Llevaba como unos 25 años de no ir a fiestas infantiles. Hice maromas para sustituir clases, cancelar compromisos, evitar enredos y me preparé tanto, que se me olvidó comprar el regalo. Bucear una tienda abierta en Escazú a las 10 de la mañana, me permitió llegar fashionably late.
Este lugar no tenía piscinita de espuma vieja y amarillenta, pero tenía inflables aptos para adultos. No hay un carrusel de caballitos, pero hay una pared miniatura para escaladores. Le hacen a uno de todo, desde la comida hasta la limpieza de desastres provocados por mucha azúcar y mucho brinco y el revolvimiento que va a parar en el suelo.
Después de atracarme unas 10 bolsas de palomitas, estaba ya harta de las canciones de prncess de Disney y de las mamás top end que asisten a estas fiestas con todo y empleada. Así que sin decirle nada a nadie, me fui a cuadrar en la sillita enana frente a la pinta caritas. Y quedé así:
Y así me fui para la UCR al festival Latinoamericano de Software Libre. Así me presentaron a compañeros y amigos del antídoto, así me presenté con un abogado de la Contraloría y discutimos animadamente de contratación pública. Así me senté a escuchar una charla y así saludé a los gritos a una antigua compañera de trabajo que me dijo “me costó un poco reconocerte, me entendés?”
Así me arrodillé ante un chiquito de cinco años, demasiado sorprendido, que me preguntó que si yo era un gato. Le dije que sí, pero que no le contara a nadie. Prometió guardarme el secreto. Así manejé por todo San Pedro, fui a comer al food court de Plaza del Sol y me pasié por el Automercado. de vez en cuando maullaba, eso sí, suavecito.
Ningún adulto se atrevió a decirme nada. Era evidente que llamaba la atención, ya no por alta sino por ese algo raro que me veían en la cara. Volvían a verme dos veces, así, como quien no quiere la cosa. Los niños estaban maravillados de ver un gato tan grande caminando como si nada y le jalaban las faldas a la mamá “vea mami, vea”, señalándome al descaro y ellas los regañaban con ese “malacrianzalasuya! faltaderespetodejedeseñalaralagente”
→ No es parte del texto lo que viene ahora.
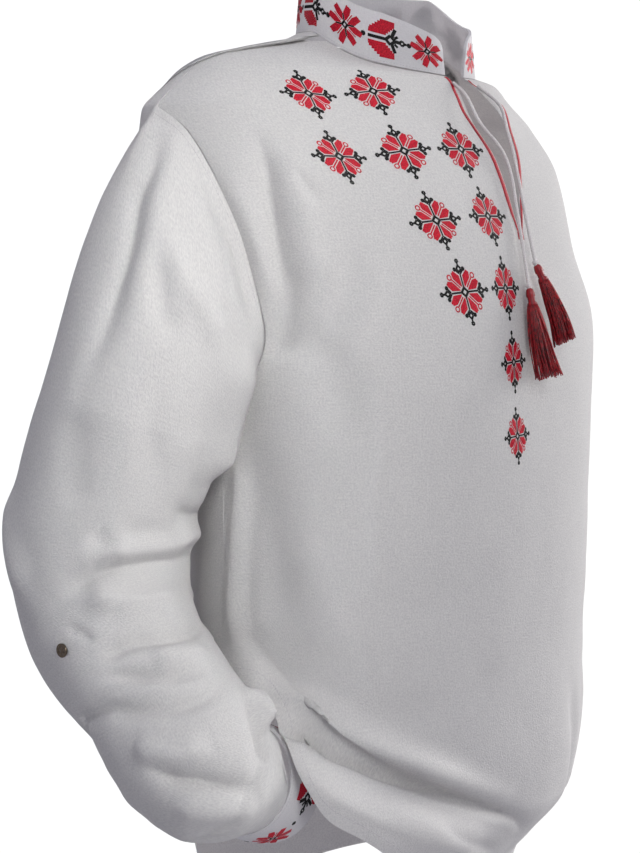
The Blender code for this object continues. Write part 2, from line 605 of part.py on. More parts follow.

Vi gente que reaccionaba con rabia al verme. Tuve unas pocas reacciones de burla. La mayoría, con un disgusto mal disimulado, mezclado con asombro y en algunos casos, hasta tristeza. Me imaginaba lo que pensaban: tan grandota y en esas, qué ridícula, qué inmadura, quién se cree o qué otra cosa. En los ojos de algunos hasta me pareció ver rencores, envidias, amargazones y penas ajenas. Nadie se reía de buena gana.
Es triste eso, pensar que hemos perdido la capacidad de reírnos, de hacer cosas vacilonas, de permitirnos el ridículo. De imaginarnos, de ilusionarnos. Si fuera más culta, diría que lo mío fue un performance de intervención social y explicaría todo con palabras complicadas como “construcción social”, “el aquí y el ahora” y Lacan y secuaces. Pero no. Fue solo una ocurrencia, no un estudio antropológico.
La única excepción fue una señora en la Casa de las Revistas. Se vino corriendo a la par mía y me tocó suavecito el brazo y me dijo “Dejame verte…me encanta tu maquillaje, te ves lindísima” y, por fin, alguien, esta señora, con su bolsa de compra y Vanidades en la mano, sonreía.